We’re asked to keep our cameras down as we drive in the middle of the pack to be able to blend in with the lineup.
“Theoretically, they shouldn’t jump on the freeway to get to this place,” Segelstrom’s partner riding in the squad car says as they strategize the best way to get there.
That place is less than two miles from the Farmers Market: the 2200 block of North Second Street.
“They’re obviously looking where no heat is,” Segelstrom says, referring to law enforcement.
His partner says they visit industrial places that are not very visible without a lot of lights.
“Spotters” are the first to set up at a location to keep people out who aren’t a part of the group.
“See, that’s a spotter,” Segelstrom says, pointing out a car blocking our view with their headlights.

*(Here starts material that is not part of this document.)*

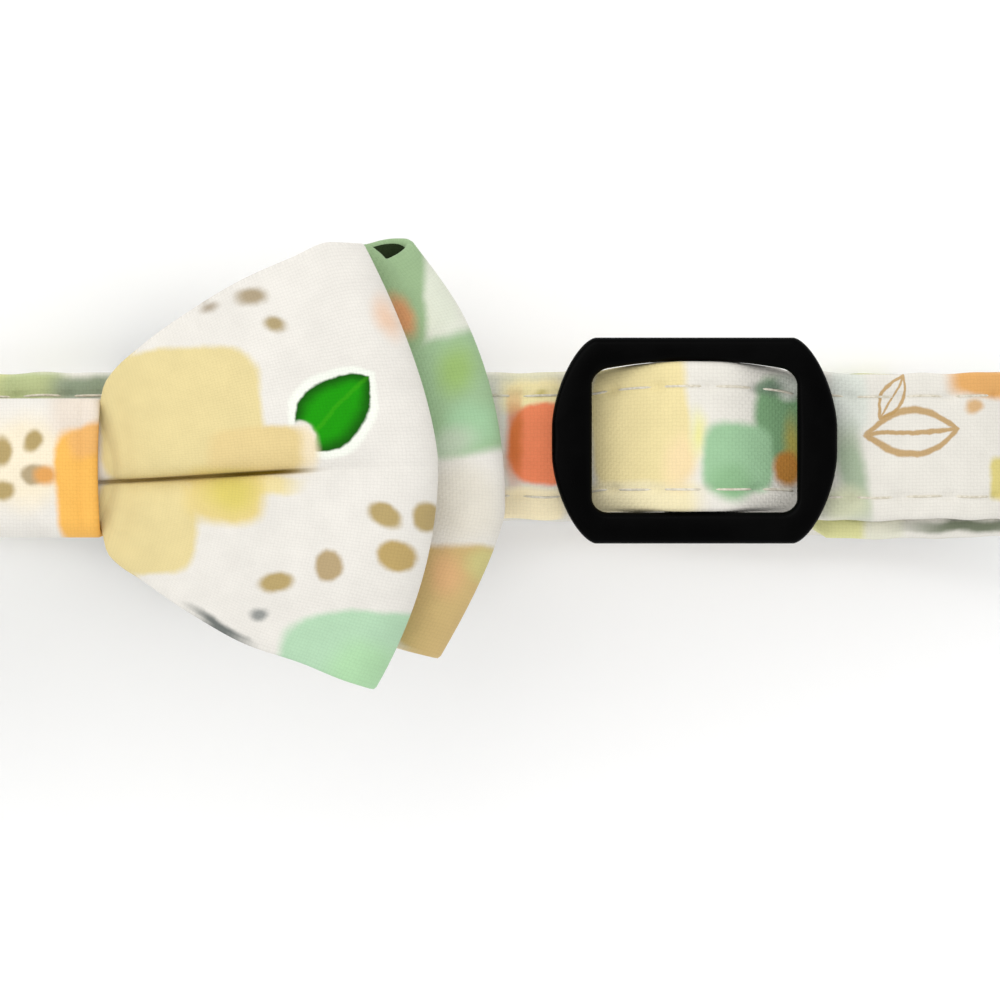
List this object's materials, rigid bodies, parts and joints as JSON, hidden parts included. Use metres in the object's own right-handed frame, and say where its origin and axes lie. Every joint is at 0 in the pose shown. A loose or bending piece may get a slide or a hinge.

It takes just a few minutes for the cars to take their positions around the intersection.
We see the view from a law enforcement drone flying overhead undetected.
Deputy Segelstrom is holding his phone as we watch the drone video live from a nearby parking lot.
For nearly two minutes, one car burns rubber as tires smoke for the crowd.
Then, State Patrol squads move in to push the cars out.
We then walk over to see what property owners tell us is thousands of dollars in damage to the road.
The thrill of the chase
A security camera from February rolled as racers poured gasoline on Cedar and Franklin and set it on fire — just one example that displays how much damage this can do.
As this has dragged on for two years on such a large scale, the sliders maintain they’d like a legal track to do this. Law enforcement doesn’t seem convinced it would change behaviors. Many believe the thrill of the chase is what many are after.
“You could have two locations with well over 100 cars at each one. Then it becomes hectic once they leave because they’re not following the driving conduct of a normal person. They’re speeding, running red lights, driving in packs, and driving with no regard for public safety at all,” Deputy Segelstrom said.
Alpha News obtained a never-before-seen chase from April that unfolded from a State Patrol helicopter.
A well-known street racer, driving on a revoked license, was spotted at a McDonald’s drive-through close to 1 a.m. on a weekend in April. It was the weekend the street racers advertised as their “season opener” on social media.
At one point, Ramsey County’s CAT team has the driver pulled over in St. Paul on the street after he exits that drive-through. But the driver then takes off.
For more than a half hour, the helicopter stays with him.
We asked Deputy Segelstrom to recall that specific chase.
“He had to have been going in excess of 120, 130 miles per hour at one point in his Charger. He took us all the way from St. Paul down past the airport into Minneapolis, downtown Minneapolis,” Segelstrom said.
You see on camera that the driver eventually ditches his car when he runs out of gas in the North Loop.
He bails and tries to hide, running to different locations as squads try to get into position.
“I believe I have him in a dumpster here,” someone in the chopper says.
Eventually, the driver runs to hide under a Jeep Wrangler off 4th Street in Minneapolis.
When a deputy pulls up on scene, Devonte Eaton comes out with his hands up.
“He very well could have struck and killed somebody. He was released shortly after that,” Deputy Segelstrom said.
In fact, it’s two days later and Eaton is out without bail.
He’s seen in the recent documentary trying to justify his behavior.
“They make it seem like we’re a bad thing. This is our outlet to let our anger out, stuff like that,” he tells the photographer.
“I’m not part of that system. All I can do is enforce the laws that are made. And you just deal with it. If he’s out there doing that type of illegal activity again, all I can do is be there to catch them,” Deputy Segelstrom commented.
‘It’s all about numbers’
Back to our ride-along in May, over the next few hours, we see at least five drivers connected to the group pulled over at different scenes — some for going more than 100 miles an hour, others for fleeing police, and another is in a stolen car.
“Being an officer, it’s all about numbers for safety. Getting caught in the mix with 100 people that are not happy to see you, we try to avoid that,” Deputy Segelstrom said.
The entire night of our ride-along is a series of five stops, all a few miles apart and all in Minneapolis.
“Ramsey County, they’re not allowed here. It’s been very clear they’re not going to set up and do that type of stuff in Ramsey,” Segelstrom said.
We head back when the group breaks up at 2 a.m., our team relieved to see a larger police presence than in weeks past.
“It’s gotten to the point where it has to end. Now you have metro wide teams trying to combat this,” he said.
Street racers have been behind deadly crashes in the last two years.
Last summer, two teenagers lost their lives from stray bullets connected to the events. Minneapolis police told Alpha News that both of those cases are considered open and active but that no arrests have been made in the deaths of Nicholas Enger or Vanessa Jensen.